What is the Chinese Remainder Theorem?
The Chinese Remainder Theorem (CRT) is a classic result in number theory. It states that if you have a system of congruences \(x \equiv a_1 \pmod{m_1}\), \(x \equiv a_2 \pmod{m_2}\), … where the moduli are pairwise coprime (share no common factor), then there is a single unique solution x modulo \(M = m_1 \cdot m_2 \cdot \dots\). This calculator finds that smallest non-negative solution.
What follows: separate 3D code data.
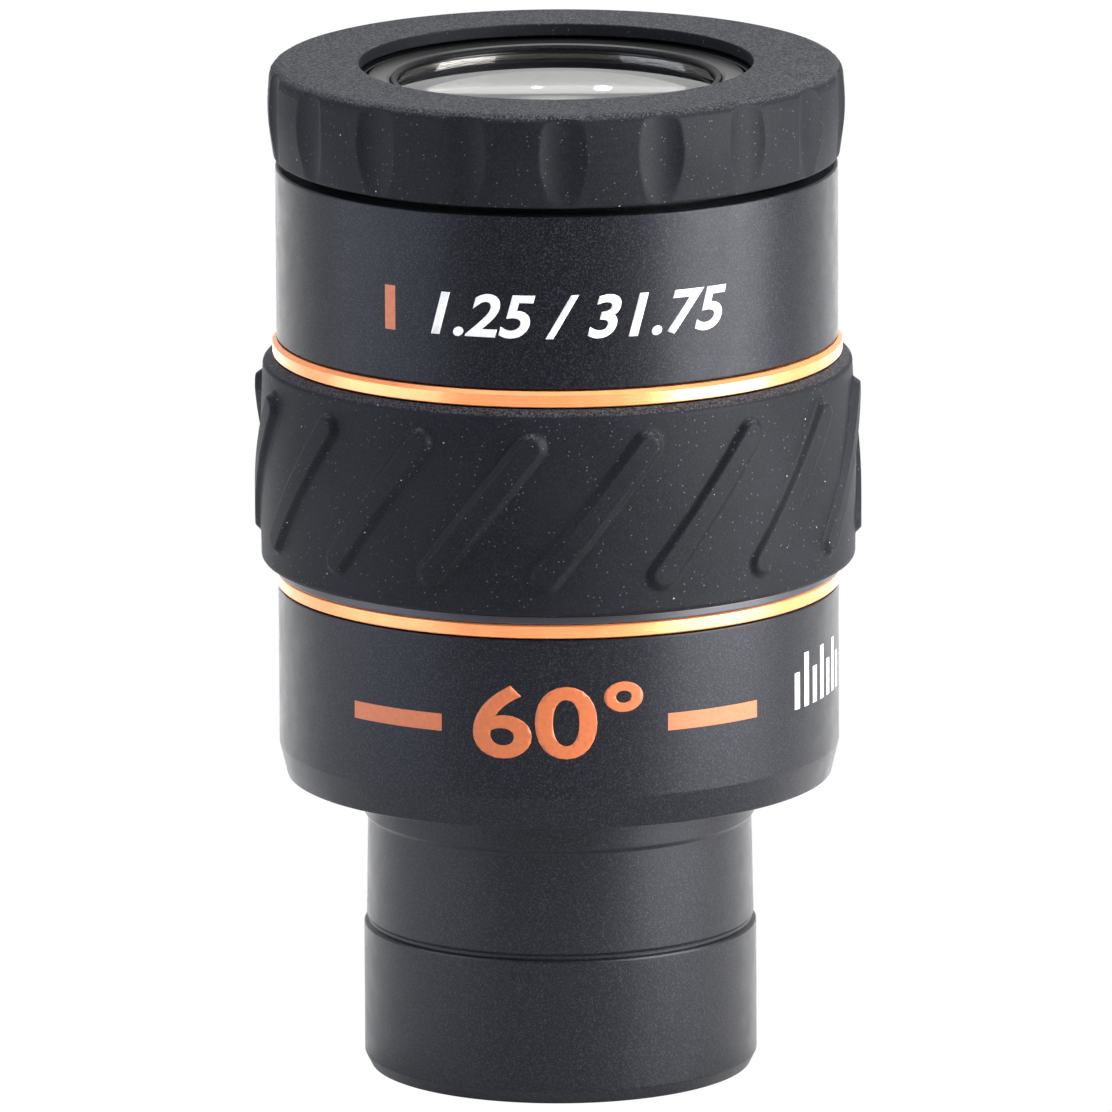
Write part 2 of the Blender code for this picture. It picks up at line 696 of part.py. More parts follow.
def make_eyecup_sleeve():
    low, high = ORING_Z - ORING_GROOVE_HALF, ORING_Z + ORING_GROOVE_HALF
    profile = [
        (SLEEVE_BORE_RADIUS, SLEEVE_TOP_Z),
        (SLEEVE_RADIUS, SLEEVE_TOP_Z),
        (SLEEVE_RADIUS, high),
        (ORING_GROOVE_RADIUS, high),
        (ORING_GROOVE_RADIUS, low),
        (SLEEVE_RADIUS, low),
        (SLEEVE_RADIUS, SLEEVE_Z),
        (SLEEVE_BORE_RADIUS, SLEEVE_Z),
    ]
    sleeve = turned("eyecup_sleeve", profile, parts, black_matte, MIDDLE_STEPS)
    for number, angle in enumerate(PIN_ANGLES, 1):
        boolean(sleeve, "DIFFERENCE", helical_groove(f"helical_groove_{number}", angle))
    return sleeve


def make_eyecup_carrier():
    low, high = CUP_BEAD_Z[0] - FIT_GAP, CUP_BEAD_Z[1] + FIT_GAP
    profile = [
        (CARRIER_BORE_RADIUS, CARRIER_TOP_Z),
        (CARRIER_RADIUS, CARRIER_TOP_Z),
        (CARRIER_RADIUS, high),
        (CARRIER_GROOVE_RADIUS, high),
        (CARRIER_GROOVE_RADIUS, low),
        (CARRIER_RADIUS, low),
        (CARRIER_RADIUS, CARRIER_Z),
        (CARRIER_BORE_RADIUS, CARRIER_Z),
    ]
    return turned("eyecup_carrier", profile, parts, black, MIDDLE_STEPS)


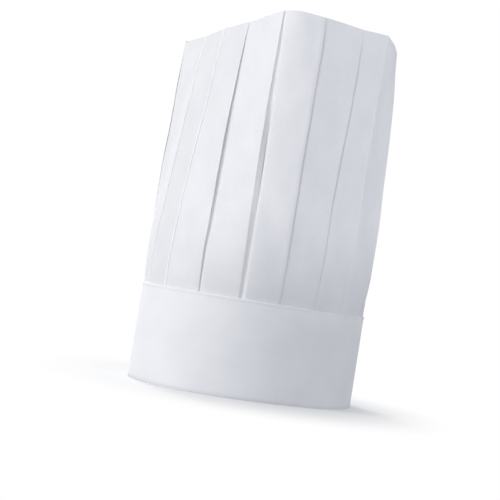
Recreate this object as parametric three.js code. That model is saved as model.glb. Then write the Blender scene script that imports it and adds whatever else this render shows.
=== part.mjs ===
// A tall paper chef hat: a crown in knife pleats, tucked into a plain headband and closed by a plain top.
// Millimetres, +Z up. The hat stands on the headband's lower edge, its front faces -Y and +X is the
// wearer's left.
import * as THREE from 'three';

// Driving sizes
const BAND_HEIGHT = 82;
const HAT_HEIGHT = 323;
const PLEATS = 16;
const PANEL_WIDTH = 49; // one pleat's outer layer, from its hidden fold to its free edge
const BAND_PAPER = 1.2;
const PLEAT_PAPER = 1;
const TOP_PAPER = 1.2;

// The headband's ends overlap at the back.
const BAND_LAP = 26; // how far the outer end lies over the inner one
const BAND_LAP_SLOPE = 34; // where the outer end comes back down beside the lap
const BAND_STEPS = 112;
const BAND_LAP_STEPS = 6;
const BAND_CUT = 0.05; // how far the outer end's square cut leans

// The headband's outline, which the crown's foot follows, and the crown's outline at its rim. square is
// 2 for an ellipse and more for a rounded box, turn is in degrees, forward is towards the forehead from
// the middle of the whole hat's box, and first_fold is where the first free edge stands, in pleats from
// the outline's +X side.
const FOOT = { half_x: 76.2, half_y: 103.4, square: 2.1, turn: 0, forward: -0.6, first_fold: -0.44 };
const RIM = { half_x: 96.3, half_y: 77.2, square: 3.7, turn: 7.8, forward: 9, first_fold: -0.71 };

// Between them the creases run straight, apart from a shoulder just above the headband, where the pleats
// spread as they leave it, and a slight bow to the front.
const SHOULDER = 3.7;
const SHOULDER_RISEN = 0.12; // the shares of the crown's height where the shoulder is full and where it ends
const SHOULDER_GONE = 0.6;
const BOW = 1.9;

// The rim is higher at the two sides than at the front and the back, and higher at the wearer's left side
// than at the right one.
const FRONT_DIP = 17.5;
const BACK_DIP = 8;
const RIM_TILT = 7;

// Each pleat's free edge: how far past its even place it stands at the foot and at the rim, how far the
// rim rises there, how far the edge lifts off the next pleat where it gapes most, and at which share of
// the crown's height that is. flat says how straight the pleat lies between two free edges in the crown's
// upper half, from 0 for round to 1 for straight. The first row is the edge just before the wearer's left
// ear, and the rows go round towards the back.
const FREE_EDGES = [
  { at_foot: 1.6, at_rim: -3.0, rim_rise: -2.1, lift: 1.0, widest: 0.85, flat: 0.1 },
  { at_foot: -1.0, at_rim: -0.1, rim_rise: -1.3, lift: 0.6, widest: 0.78, flat: 0.85 },
  { at_foot: -0.8, at_rim: -9.0, rim_rise: 2.4, lift: 0.3, widest: 0.50, flat: 0.85 },
  { at_foot: 0.1, at_rim: -11.9, rim_rise: -0.9, lift: 5.9, widest: 0.45, flat: 0.85 },
  { at_foot: -2.0, at_rim: -7.0, rim_rise: 0.5, lift: 2.2, widest: 0.55, flat: 0.7 },
  { at_foot: -2.0, at_rim: -2.0, rim_rise: -0.8, lift: 1.6, widest: 0.60, flat: 0.85 },
  { at_foot: -1.0, at_rim: 0.0, rim_rise: 1.2, lift: 2.4, widest: 0.50, flat: 0.6 },
  { at_foot: 0.5, at_rim: -1.5, rim_rise: -0.4, lift: 1.4, widest: 0.42, flat: 0.8 },
  { at_foot: 1.0, at_rim: 2.0, rim_rise: 0.9, lift: 2.8, widest: 0.56, flat: 0.7 },
  { at_foot: 3.5, at_rim: 4.0, rim_rise: -1.0, lift: 1.8, widest: 0.50, flat: 0.85 },
  { at_foot: 7.5, at_rim: 7.0, rim_rise: 0.6, lift: 1.4, widest: 0.60, flat: 0.75 },
  { at_foot: 12.0, at_rim: 12.0, rim_rise: -2.7, lift: 4.2, widest: 0.55, flat: 0.85 },
  { at_foot: 14.5, at_rim: 14.1, rim_rise: 1.0, lift: 0.2, widest: 0.50, flat: 0.85 },
  { at_foot: 6.3, at_rim: 7.1, rim_rise: 1.9, lift: 0.2, widest: 0.46, flat: 0.85 },
  { at_foot: 3.4, at_rim: 2.5, rim_rise: -1.9, lift: 1.0, widest: 0.50, flat: 0.85 },
  { at_foot: 2.2, at_rim: -1.4, rim_rise: -1.2, lift: 0.9, widest: 0.44, flat: 0.85 },
];
const STRAIGHTENED = 0.5; // the share of the height above which the pleats lie as straight as that
const LIFTED_SHARE = 0.45; // the share of a pleat's width that its free edge lifts with it

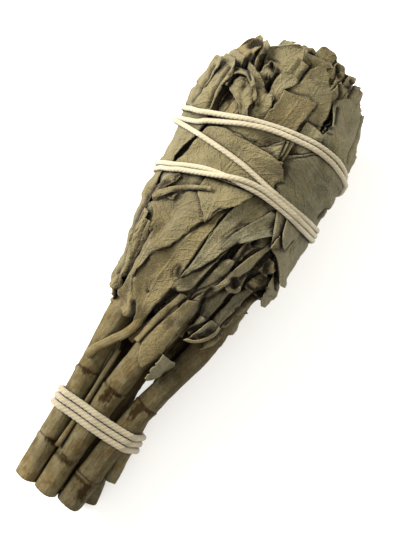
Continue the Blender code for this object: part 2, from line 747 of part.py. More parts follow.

How to use this calculator
Enter each remainder \(a_i\) together with its modulus \(m_i\). You can solve a system of two or three congruences — leave the third modulus blank if you only need two. The tool checks that your moduli are pairwise coprime, then returns x and the combined modulus M. Every value of the form \(x + Mk\) (for any integer k) is also a solution.
The formula explained
Let \(M = \prod m_i\). For each congruence define \(M_i = M / m_i\) and \(y_i = M_i^{-1} \bmod m_i\) (the modular inverse computed with the extended Euclidean algorithm). The solution is the weighted sum $$x \equiv \sum_{i} a_i\,M_i\,y_i \pmod{M}$$ Because \(M_i\) is divisible by every modulus except \(m_i\), each term contributes the correct remainder only to its own congruence.
Worked example
Solve \(x \equiv 2 \pmod{3}\) and \(x \equiv 1 \pmod{4}\). Here \(M = 3 \cdot 4 = 12\). \(M_1 = 4\), and \(4 \equiv 1 \pmod{3}\) so \(y_1 = 1\); \(M_2 = 3\), and \(3 \equiv 3 \pmod{4}\) so \(y_2 = 3\) (since \(3 \cdot 3 = 9 \equiv 1\)). Then $$x = 2 \cdot 4 \cdot 1 + 1 \cdot 3 \cdot 3 = 8 + 9 = 17 \equiv 5 \pmod{12}$$ Check: \(5 \bmod 3 = 2\) ✓ and \(5 \bmod 4 = 1\) ✓.
FAQ
Why must the moduli be coprime? If two moduli share a factor, the system may have no solution or many solutions modulo their lcm, so the standard CRT formula no longer applies.
What does "smallest non-negative solution" mean? All solutions differ by multiples of M; the calculator reports the one in the range 0 to M−1.
Can I use negative remainders? Yes. They are reduced modulo each \(m_i\) into the range 0 to \(m_i-1\) before solving.